Figure 6.31 Highly interconnected data network topology
Building a data center out of containers creates new networking challenges. With an MDC, there are two types of networks: the container-internal networks within each of the containers and the core network connecting each container [Guo 2009; Farrington 2010]. Within each container, at the scale of up to a few thousand hosts, it is possible to build a fully connected network (as described above) using inexpensive commodity Gigabit Ethernet switches. However, the design of the core network, interconnecting hundreds to thousands of containers while providing high host-to-host bandwidth across containers for typical workloads, remains a challenging problem. A hybrid electrical/optical switch architecture for interconnecting the containers is proposed in [Farrington 2010].
When using highly interconnected topologies, one of the major issues is designing routing algorithms among the switches. One possibility [Greenberg 2009b] is to use a form of random routing. Another possibility [Guo 2009] is to deploy multiple network interface cards in each host, connect each host to multiple low-cost commodity switches, and allow the hosts themselves to intelligently route traffic among the switches. Variations and extensions of these approaches are currently being deployed in contemporary data centers.

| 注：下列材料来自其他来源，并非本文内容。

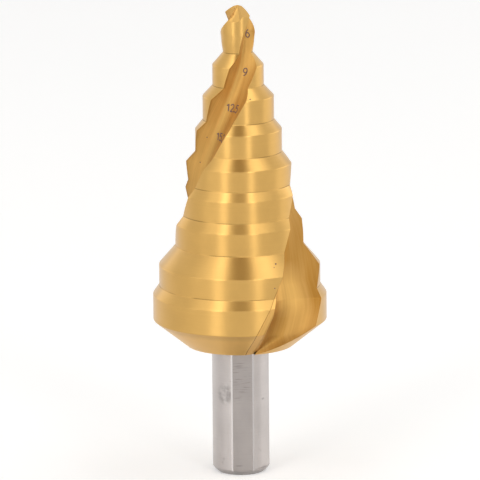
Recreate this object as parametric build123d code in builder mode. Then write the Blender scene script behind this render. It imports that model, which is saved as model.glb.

Another important trend is that large cloud providers are increasingly building or customizing just about everything that is in their data centers, including network adapters, switches routers, TORs, software, and networking protocols [Greenberg 2015, Singh 2015]. Another trend, pioneered by Amazon, is to improve reliability with “availability zones,” which essentially replicate distinct data centers in different nearby buildings. By having the buildings nearby (a few kilometers apart), transactional data can be synchronized across the data centers in the same availability zone while providing fault tolerance [Amazon 2014]. Many more innovations in data center design are likely to continue to come; interested readers are encouraged to see the recent papers and videos on data center network design.